Fin de l’épisode juridique.
Le plus inquiétant dans tout cela, ce n’est pas la controverse juridique, c’est ce qui se cache derrière.
Le plus inquiétant, c’est qu’un Procureur de la République saute sur la première occasion – bien artificielle pour le coup – de saisir un bâtonnier pour lui demander de « recadrer » un avocat.
Parce que la vérité, c’est que le Procureur présent à l’audience, qui a trouvé que la défense l’avait un peu secoué (cf. l’article de la NR 86 sur l’audience) a utilisé un prétexte pseudo juridique pour se plaindre d’une verve qu’il a dû juger excessive.
La vérité, c’est qu’il n’avait rien à me reprocher. J’ai défendu mes clients avec mes tripes, avec mon cœur, mais évidemment avec courtoisie et délicatesse.

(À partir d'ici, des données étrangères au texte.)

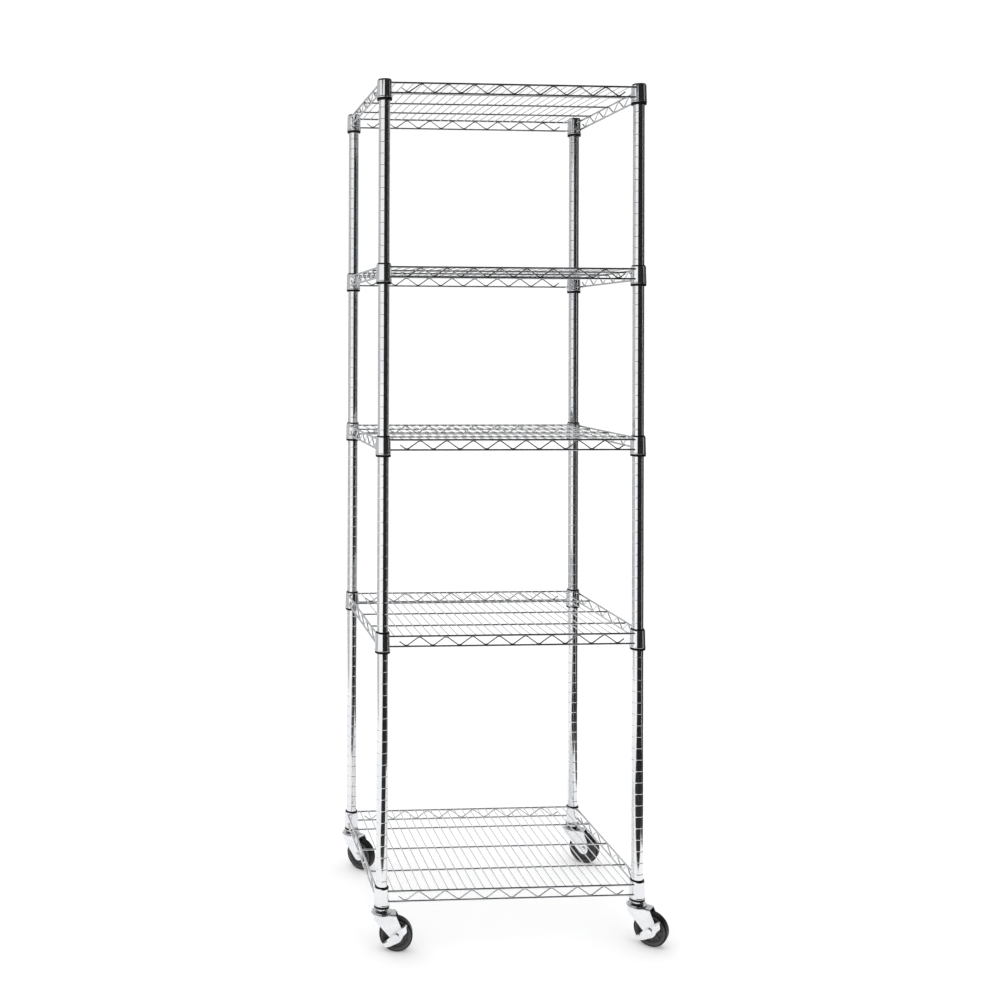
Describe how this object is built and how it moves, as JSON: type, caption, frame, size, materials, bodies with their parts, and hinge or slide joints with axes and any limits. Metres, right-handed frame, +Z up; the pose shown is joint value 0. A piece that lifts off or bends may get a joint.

Chacun sait que s’il en était allé différemment, c’est à raison d’une telle indélicatesse ou discourtoisie que l’on aurait sollicité un recadrage, voire plus.
Non, il n’y avait rien me reprocher ; je n’ai fait que mon boulot.
Cet épiphénomène démontre à nouveau, s’il était besoin, que lorsque j’écris Que reste-t-il de ma liberté d’expression, je ne suis ni dans la paranoïa, ni dans un pessimisme de mauvais aloi.
Les attaques contre les avocats, en particulier contre les pénalistes, viennent de partout, de plus en plus nombreuses.
Il est inadmissible qu’un Procureur de la République se permette d’intervenir dans ce que doit être l’expression de la défense par un avocat.
Un Procureur, ca poursuit les infractions pénales. Si un avocat en commet une, qu’il intervienne.
Mais qu’il imagine pouvoir influer sur la défense est une atteinte intolérable à ce qu’est notre métier.
Je n’accepte rien de cet ordre venant de personne, pas même du Procureur de la République.
J’exerce mon boulot avec dignité, probité, conscience, humanité.
Pas avec déférence, platitudes ou ronds de jambes à l’égard du Parquet.
Et tant qu’il me sera donné de plaider sans que la loi m’oblige à faire relire ou censurer mes plaidoiries par le Procureur de la République (comme il est procédé avec les jeunes parquetiers dans des affaires dites sensibles), je continuerai de le faire, par dessus tout, en toute indépendance.